Scritto da Google News. Postato in Diritti delle donne

«È normale che nel momento in cui cominciano a prendere la parola alcune soggettività che fino a oggi sono state invisibili, queste inizino a porre delle questioni. Ed è doveroso tentare di comprendere, ascoltare, capire quali effettivamente siano le trasformazioni verso le quali si sta andando e come affrontarle». Mackda Ghebremariam Tesfau oggi alle 17.30 parlerà con gli studenti e le studentesse del liceo classico Vittorio Alfieri. A moderare il dibattito Razzismo nel linguaggio e linguaggio antirazzista sarà la curatrice della Fondazione Sandretto Re Rebaudengo Lucrezia Calabrò Visconti. L’incontro è organizzato dalla Fondazione Sandretto in collaborazione con Biennale Democrazia e rientra nel programma Verso, un progetto artistico ed educativo promosso sempre dalla Fondazione con l’assessorato alle Politiche Giovanili della Regione Piemonte. La diretta si può vedere sui siti della Fondazione Sandretto Re Rebaudengo e di Biennale Democrazia e sulle loro pagine Facebook.

Mackda Ghebremariam Tesfau, rispetto al tema dei nuovi linguaggi inclusivi, lei crede agli errori commessi in buona fede?

«Più che alla buona fede credo a qualcosa che sia motivato dalla mancanza di conoscenza. Ma è fondamentale che le persone siano umili e disposte ad accogliere il conflitto quando si presenta. Che cambino. Per fare un esempio: sono anni che la comunità di afrodiscendenti afferma che “di colore” è un termine in cui non si riconosce. Nero e nera sono le accezioni in cui si identifica».

Quali sono gli errori da non fare?

«Quando si parla con una persona, è importante capire come si descrive e come vuole essere chiamata. Nella storia delle minoranze, dei gruppi subalterni e delle soggettività dimenticate ed escluse, la maggior parte dei nomi che sono stati loro attribuiti non proviene dall’interno ma dall’esterno. Chiediamo innanzitutto loro come si chiamano, come vogliono rappresentare se stesse. Il ground zero è che nero con la “g” è inammissibile».

C’è stata una grossa bagarre tv a questo proposito. Cosa ne pensa?
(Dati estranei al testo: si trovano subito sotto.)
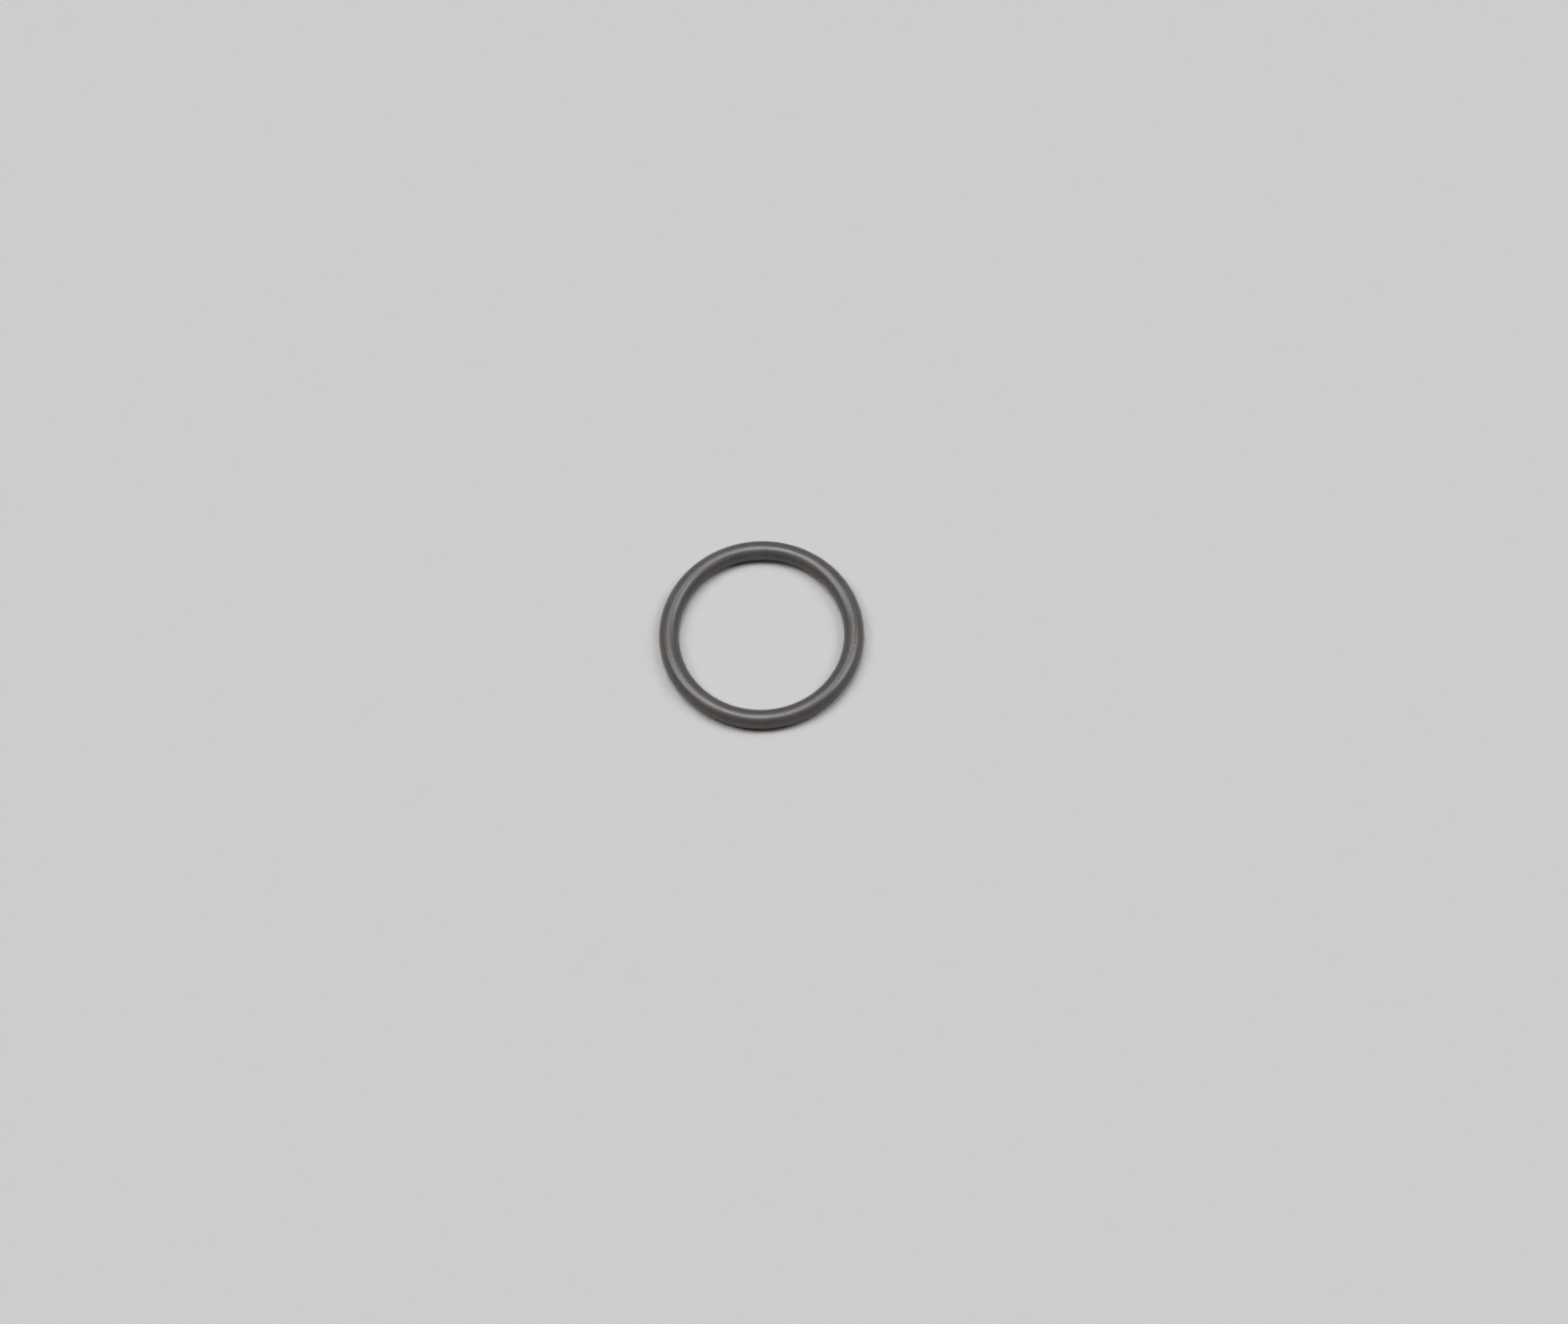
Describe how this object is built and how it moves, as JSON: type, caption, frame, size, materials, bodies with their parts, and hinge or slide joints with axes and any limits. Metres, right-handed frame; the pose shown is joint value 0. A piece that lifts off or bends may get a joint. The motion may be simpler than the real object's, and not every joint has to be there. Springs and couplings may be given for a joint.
{
  "type": "rubber o-ring",
  "caption": "Flexible rubber sealing ring of round section, with a fine trimmed mould line round its inner and outer walls.",
  "frame": {"origin": "centre of the ring, at half its thickness, on the plane where the mould parts", "axes": "+Z along the ring's axis, so the ring lies flat in XY as it comes to rest; the ring is the same all round"},
  "size_m": [0.0192, 0.0192, 0.0018],
  "materials": {
    "rubber": "satin"
  },
  "bodies": {
    "root": {"o_ring": "rubber"}
  },
  "joints": []
}
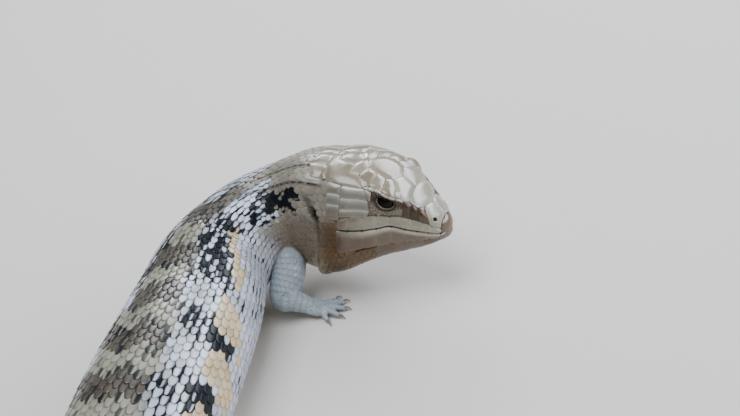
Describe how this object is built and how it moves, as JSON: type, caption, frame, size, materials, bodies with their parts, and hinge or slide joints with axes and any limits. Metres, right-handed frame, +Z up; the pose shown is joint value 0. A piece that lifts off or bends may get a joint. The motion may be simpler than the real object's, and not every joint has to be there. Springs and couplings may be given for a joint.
{
  "type": "blue tongued skink",
  "caption": "Life-size still model of a blue tongued skink lying on its belly, neck bent hard to its right, head raised, short legs out to the sides.",
  "frame": {"origin": "on the floor under the middle of the torso, at the centre of the flat of the belly", "axes": "+X along the torso towards the shoulders, +Y to the animal's left, +Z up"},
  "size_m": [0.3927, 0.2328, 0.0649],
  "materials": {
    "head_shields": "glossy, smooth horny shields",
    "scaly_skin": "satin overlapping scales, banded olive brown and pale grey with black flecks",
    "leg_skin": "satin, fine smooth scales",
    "eye": "wet, glossy, nearly black"
  },
  "bodies": {
    "root": {"head": "head_shields", "eye_left": "eye", "eye_right": "eye", "neck": "scaly_skin", "torso_front": "scaly_skin", "torso_rear": "scaly_skin", "tail_base": "scaly_skin", "tail_middle": "scaly_skin", "tail_tip": "scaly_skin", "foreleg_left": "leg_skin", "foreleg_right": "leg_skin", "hindleg_left": "leg_skin", "hindleg_right": "leg_skin"}
  },
  "joints": []
}
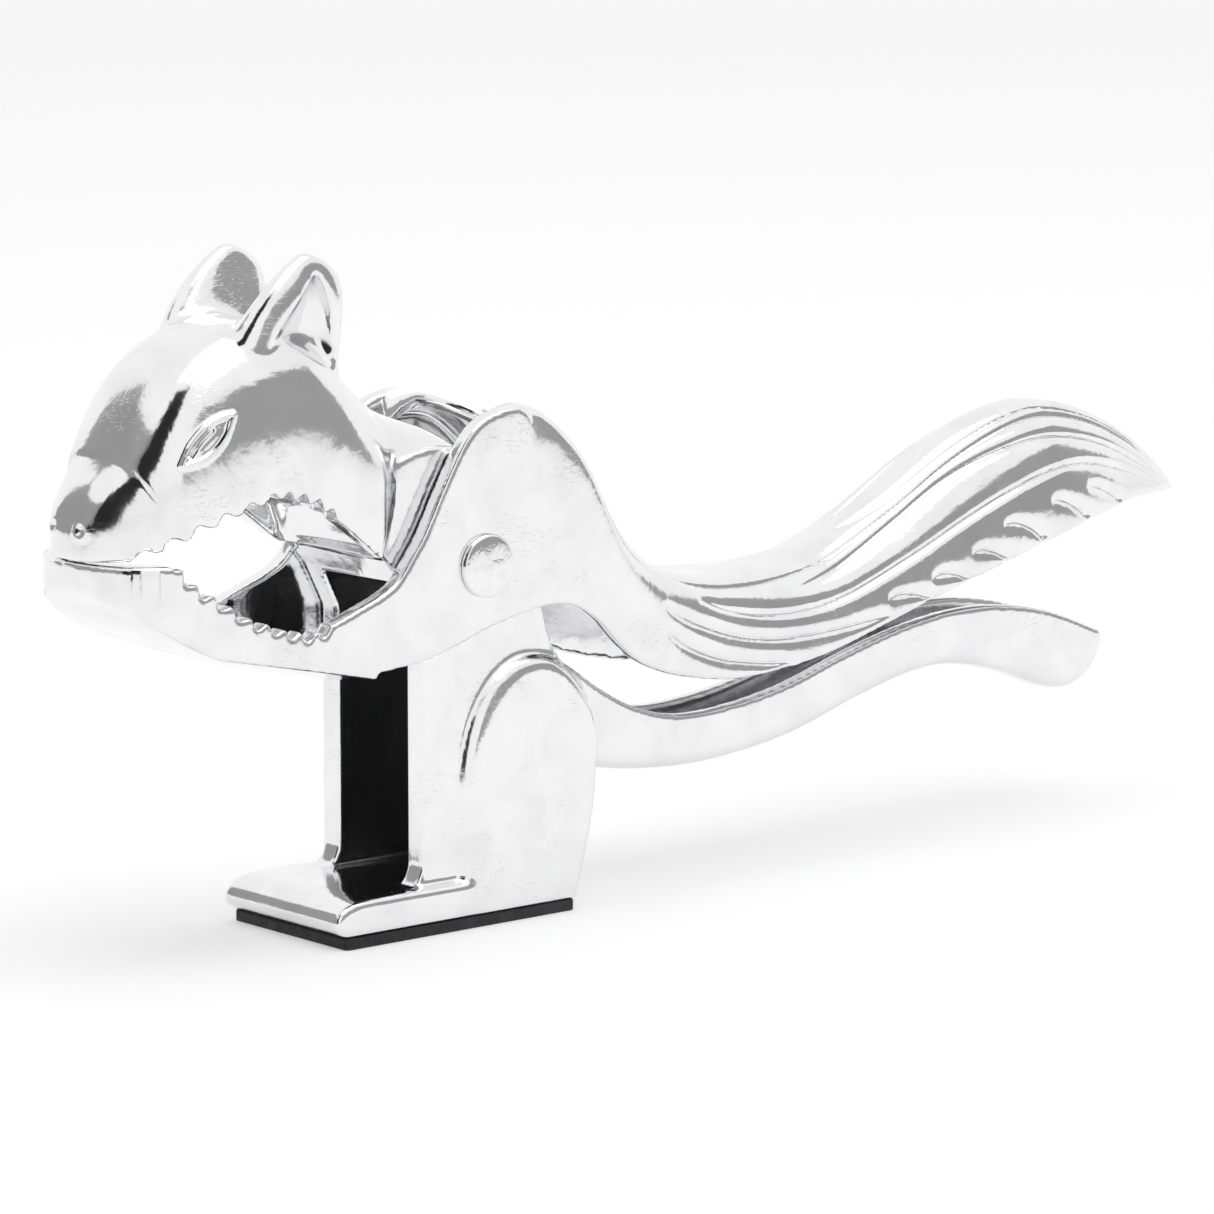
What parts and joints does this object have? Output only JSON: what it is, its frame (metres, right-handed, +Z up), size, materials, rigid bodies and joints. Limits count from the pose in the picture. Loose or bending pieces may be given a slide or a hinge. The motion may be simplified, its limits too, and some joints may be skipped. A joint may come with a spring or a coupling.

«Ciò che hanno fatto Pio e Amedeo è stato interpretare il sentimento di chi si sente espropriato del diritto di poter dire tutto. C’è una forte resistenza alla trasformazione. Per questo in molte campagne parliamo di “razializzazione” per chiarire il fatto che le razze biologicamente non esistono, è il razzismo stesso che le produce».

In che fase si trova l’Italia?

«In Italia la resistenza nei confronti della parola razza è fortissima. Non è così in Inghilterra, in America… La motivazione è che nel nostro immaginario è legata al fascismo e alle leggi razziali e la questione è stata completamente occultata come se si trattasse di un problema esclusivamente legato al fascismo».

«Invece razzismo e colonialismo concernono la costruzione dell’Occidente, la destra e la sinistra senza soluzione di continuità. È facile dire che Luca Traini, autore dell’attentato di Macerata del 2018 nel quale vennero colpite sei persone immigrate di origine sub sahariana, è razzista perché si dichiara di estrema destra. È un modo per assolversi, per lavarsi la coscienza».

Lei è un’attivista «intersezionale». Cosa significa e perché è importante questa presa di posizione?

«Marx diceva: “Sei nero perché sei schiavo e sei schiavo perché sei nero”. È un errore pensare che sia più importante la battaglia sul razzismo piuttosto che quella per i diritti delle donne e viceversa. Come è un errore non considerare la classe, come è un errore non pensare all’omotransfobia. I sistemi di potere sono complessi e si rafforzano a vicenda. “Non una di meno” ha assunto come parola d’ordine l’intersezionalità, le femministe nere, pur non nominandola nello specifico, sostengono il concetto almeno dall’800».